Recorded information:
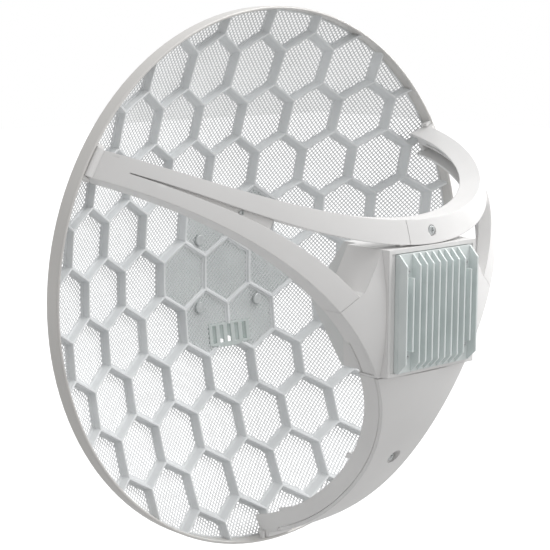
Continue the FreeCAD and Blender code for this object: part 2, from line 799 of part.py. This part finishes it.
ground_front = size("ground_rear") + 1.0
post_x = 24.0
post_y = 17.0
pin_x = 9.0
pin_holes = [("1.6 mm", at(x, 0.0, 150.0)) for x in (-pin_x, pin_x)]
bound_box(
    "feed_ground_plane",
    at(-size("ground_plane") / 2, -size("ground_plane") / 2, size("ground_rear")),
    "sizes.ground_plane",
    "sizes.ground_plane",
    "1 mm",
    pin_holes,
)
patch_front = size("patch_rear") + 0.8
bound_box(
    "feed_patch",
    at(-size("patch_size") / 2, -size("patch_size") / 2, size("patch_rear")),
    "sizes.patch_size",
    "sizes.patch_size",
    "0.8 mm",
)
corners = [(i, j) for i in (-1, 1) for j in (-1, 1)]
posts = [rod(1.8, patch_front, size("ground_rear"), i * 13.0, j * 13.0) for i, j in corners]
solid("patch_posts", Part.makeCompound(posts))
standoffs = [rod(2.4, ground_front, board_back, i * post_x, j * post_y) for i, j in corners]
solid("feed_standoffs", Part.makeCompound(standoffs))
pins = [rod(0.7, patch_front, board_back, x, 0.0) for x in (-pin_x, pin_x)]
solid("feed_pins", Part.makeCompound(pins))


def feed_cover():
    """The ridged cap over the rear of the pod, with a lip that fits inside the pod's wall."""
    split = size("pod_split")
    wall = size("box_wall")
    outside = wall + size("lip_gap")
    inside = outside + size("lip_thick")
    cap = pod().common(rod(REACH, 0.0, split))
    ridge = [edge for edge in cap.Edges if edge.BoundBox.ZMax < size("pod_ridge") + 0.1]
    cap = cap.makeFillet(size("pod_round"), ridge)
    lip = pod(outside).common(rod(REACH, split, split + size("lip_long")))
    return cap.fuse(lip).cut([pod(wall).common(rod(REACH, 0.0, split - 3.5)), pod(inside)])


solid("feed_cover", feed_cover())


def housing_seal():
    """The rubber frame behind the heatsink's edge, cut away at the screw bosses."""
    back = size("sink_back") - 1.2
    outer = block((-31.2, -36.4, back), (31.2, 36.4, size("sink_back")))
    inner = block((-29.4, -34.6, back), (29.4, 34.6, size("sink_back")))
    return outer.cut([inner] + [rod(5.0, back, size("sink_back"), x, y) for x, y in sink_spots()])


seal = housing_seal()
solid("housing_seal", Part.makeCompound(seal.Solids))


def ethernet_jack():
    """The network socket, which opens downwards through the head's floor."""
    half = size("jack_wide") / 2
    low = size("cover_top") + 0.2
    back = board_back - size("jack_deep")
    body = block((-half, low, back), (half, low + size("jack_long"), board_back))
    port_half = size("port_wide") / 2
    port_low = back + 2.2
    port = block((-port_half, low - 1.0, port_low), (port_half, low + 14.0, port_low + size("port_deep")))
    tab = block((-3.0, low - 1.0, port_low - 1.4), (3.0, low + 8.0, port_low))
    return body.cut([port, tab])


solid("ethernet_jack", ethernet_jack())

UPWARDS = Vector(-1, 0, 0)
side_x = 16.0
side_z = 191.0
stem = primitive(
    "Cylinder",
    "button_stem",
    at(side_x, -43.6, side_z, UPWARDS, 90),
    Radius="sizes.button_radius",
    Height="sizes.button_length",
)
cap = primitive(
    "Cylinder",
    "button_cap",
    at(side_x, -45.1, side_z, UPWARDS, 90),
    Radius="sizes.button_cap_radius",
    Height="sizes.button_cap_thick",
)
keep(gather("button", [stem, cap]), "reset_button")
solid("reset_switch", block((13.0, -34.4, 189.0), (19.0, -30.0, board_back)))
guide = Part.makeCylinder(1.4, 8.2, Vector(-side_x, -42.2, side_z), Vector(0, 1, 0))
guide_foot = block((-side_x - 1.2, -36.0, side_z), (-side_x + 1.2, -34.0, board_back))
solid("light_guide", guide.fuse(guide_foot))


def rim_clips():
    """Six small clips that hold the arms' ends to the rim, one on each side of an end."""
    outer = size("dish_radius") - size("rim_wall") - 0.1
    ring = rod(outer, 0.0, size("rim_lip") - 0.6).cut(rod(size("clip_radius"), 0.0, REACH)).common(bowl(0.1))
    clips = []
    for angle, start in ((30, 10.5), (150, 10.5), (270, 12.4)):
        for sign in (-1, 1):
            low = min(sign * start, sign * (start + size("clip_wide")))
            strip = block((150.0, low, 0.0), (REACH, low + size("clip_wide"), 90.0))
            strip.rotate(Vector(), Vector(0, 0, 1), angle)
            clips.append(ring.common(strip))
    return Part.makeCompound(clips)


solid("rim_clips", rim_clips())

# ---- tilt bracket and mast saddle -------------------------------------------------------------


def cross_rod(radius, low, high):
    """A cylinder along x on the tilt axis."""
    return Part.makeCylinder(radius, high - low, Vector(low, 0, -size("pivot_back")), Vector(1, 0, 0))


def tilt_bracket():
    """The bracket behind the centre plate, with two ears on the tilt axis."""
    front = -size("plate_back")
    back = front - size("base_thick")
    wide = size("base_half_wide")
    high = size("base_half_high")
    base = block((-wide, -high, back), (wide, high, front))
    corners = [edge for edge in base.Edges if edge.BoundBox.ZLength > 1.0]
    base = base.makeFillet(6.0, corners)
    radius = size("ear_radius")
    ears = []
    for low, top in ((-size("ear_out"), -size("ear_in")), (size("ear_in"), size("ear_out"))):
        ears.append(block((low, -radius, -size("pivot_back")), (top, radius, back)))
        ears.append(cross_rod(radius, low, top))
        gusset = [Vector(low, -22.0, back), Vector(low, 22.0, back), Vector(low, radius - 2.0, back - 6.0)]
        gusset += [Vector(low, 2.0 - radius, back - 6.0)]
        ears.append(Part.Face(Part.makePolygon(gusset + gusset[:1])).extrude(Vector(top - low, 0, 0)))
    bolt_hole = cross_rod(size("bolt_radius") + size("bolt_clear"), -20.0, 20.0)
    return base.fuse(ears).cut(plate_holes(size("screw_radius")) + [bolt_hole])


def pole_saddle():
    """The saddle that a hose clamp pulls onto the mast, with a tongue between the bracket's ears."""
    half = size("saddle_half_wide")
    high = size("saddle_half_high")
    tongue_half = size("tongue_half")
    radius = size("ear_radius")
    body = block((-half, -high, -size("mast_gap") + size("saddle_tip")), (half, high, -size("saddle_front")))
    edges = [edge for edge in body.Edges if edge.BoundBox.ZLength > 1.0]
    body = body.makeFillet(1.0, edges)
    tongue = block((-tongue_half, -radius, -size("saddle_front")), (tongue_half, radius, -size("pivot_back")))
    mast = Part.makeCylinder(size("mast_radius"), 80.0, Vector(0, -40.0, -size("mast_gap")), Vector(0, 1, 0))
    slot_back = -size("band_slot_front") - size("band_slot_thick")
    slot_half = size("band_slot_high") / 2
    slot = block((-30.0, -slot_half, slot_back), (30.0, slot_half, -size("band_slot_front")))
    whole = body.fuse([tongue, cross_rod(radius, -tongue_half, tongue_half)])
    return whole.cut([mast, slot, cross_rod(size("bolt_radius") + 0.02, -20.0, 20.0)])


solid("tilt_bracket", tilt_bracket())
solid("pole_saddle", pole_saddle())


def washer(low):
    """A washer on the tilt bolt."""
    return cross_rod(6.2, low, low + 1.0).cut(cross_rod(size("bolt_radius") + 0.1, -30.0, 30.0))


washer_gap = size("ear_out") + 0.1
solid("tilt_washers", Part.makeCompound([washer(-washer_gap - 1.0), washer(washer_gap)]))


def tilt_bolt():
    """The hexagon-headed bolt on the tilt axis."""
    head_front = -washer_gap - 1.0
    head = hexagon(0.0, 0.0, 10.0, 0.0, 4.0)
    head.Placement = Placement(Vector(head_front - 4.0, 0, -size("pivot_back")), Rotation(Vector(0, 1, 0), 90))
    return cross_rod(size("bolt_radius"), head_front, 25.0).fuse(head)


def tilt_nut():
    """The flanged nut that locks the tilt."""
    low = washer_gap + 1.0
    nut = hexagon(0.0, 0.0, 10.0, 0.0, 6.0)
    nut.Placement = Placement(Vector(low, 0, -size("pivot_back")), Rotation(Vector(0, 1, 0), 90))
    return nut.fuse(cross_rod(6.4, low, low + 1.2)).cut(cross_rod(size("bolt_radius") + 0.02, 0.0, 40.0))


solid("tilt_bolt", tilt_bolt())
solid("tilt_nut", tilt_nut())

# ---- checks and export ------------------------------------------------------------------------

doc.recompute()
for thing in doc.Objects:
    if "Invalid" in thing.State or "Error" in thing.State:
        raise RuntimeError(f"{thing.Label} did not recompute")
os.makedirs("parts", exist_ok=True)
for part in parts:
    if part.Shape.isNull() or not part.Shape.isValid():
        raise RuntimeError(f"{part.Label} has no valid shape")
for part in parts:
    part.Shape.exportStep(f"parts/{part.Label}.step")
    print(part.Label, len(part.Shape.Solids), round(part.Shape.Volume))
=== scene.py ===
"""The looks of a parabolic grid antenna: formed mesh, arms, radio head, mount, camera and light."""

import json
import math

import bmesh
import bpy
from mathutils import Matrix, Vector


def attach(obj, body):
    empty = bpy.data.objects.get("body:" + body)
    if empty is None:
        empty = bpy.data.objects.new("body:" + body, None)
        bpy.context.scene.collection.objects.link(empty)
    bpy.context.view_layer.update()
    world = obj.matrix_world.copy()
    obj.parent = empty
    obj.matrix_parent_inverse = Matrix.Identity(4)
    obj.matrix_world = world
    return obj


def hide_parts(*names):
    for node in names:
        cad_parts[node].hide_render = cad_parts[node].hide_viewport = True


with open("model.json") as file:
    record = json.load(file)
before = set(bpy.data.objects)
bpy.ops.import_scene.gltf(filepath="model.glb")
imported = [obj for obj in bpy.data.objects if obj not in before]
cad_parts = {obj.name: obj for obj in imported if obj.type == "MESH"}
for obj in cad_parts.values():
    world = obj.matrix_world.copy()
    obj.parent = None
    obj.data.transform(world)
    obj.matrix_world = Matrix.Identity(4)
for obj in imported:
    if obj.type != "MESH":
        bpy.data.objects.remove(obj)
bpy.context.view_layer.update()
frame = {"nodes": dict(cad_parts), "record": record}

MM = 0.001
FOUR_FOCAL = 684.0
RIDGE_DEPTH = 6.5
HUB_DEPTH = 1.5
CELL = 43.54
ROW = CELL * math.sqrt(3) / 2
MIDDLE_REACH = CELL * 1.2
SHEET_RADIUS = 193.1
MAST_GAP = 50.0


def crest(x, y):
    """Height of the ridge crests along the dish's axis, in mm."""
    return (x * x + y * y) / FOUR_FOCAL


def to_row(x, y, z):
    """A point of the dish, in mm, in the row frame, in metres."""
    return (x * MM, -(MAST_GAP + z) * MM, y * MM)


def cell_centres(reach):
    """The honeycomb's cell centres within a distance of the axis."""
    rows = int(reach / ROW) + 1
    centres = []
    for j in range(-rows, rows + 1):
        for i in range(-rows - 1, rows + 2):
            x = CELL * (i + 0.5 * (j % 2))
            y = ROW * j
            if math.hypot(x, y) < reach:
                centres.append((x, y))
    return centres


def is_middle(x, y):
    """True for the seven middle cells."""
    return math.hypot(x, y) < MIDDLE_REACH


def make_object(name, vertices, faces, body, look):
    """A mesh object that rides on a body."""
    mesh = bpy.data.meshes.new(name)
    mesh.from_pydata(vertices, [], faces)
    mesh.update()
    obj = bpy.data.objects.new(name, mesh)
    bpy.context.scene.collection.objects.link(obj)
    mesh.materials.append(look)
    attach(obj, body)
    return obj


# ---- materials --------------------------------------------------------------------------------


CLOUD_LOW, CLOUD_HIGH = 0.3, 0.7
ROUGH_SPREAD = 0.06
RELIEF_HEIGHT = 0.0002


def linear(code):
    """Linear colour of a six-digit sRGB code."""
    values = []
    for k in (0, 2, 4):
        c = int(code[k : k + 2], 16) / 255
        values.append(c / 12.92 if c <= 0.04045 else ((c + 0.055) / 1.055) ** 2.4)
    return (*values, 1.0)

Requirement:
Extract exactly and only the span of lines that begins at the line containing "bpy.data.objects.remove(obj)" and ends at the line containing "MAST_GAP = 50.0".

Exercise response:
        bpy.data.objects.remove(obj)
bpy.context.view_layer.update()
frame = {"nodes": dict(cad_parts), "record": record}

MM = 0.001
FOUR_FOCAL = 684.0
RIDGE_DEPTH = 6.5
HUB_DEPTH = 1.5
CELL = 43.54
ROW = CELL * math.sqrt(3) / 2
MIDDLE_REACH = CELL * 1.2
SHEET_RADIUS = 193.1
MAST_GAP = 50.0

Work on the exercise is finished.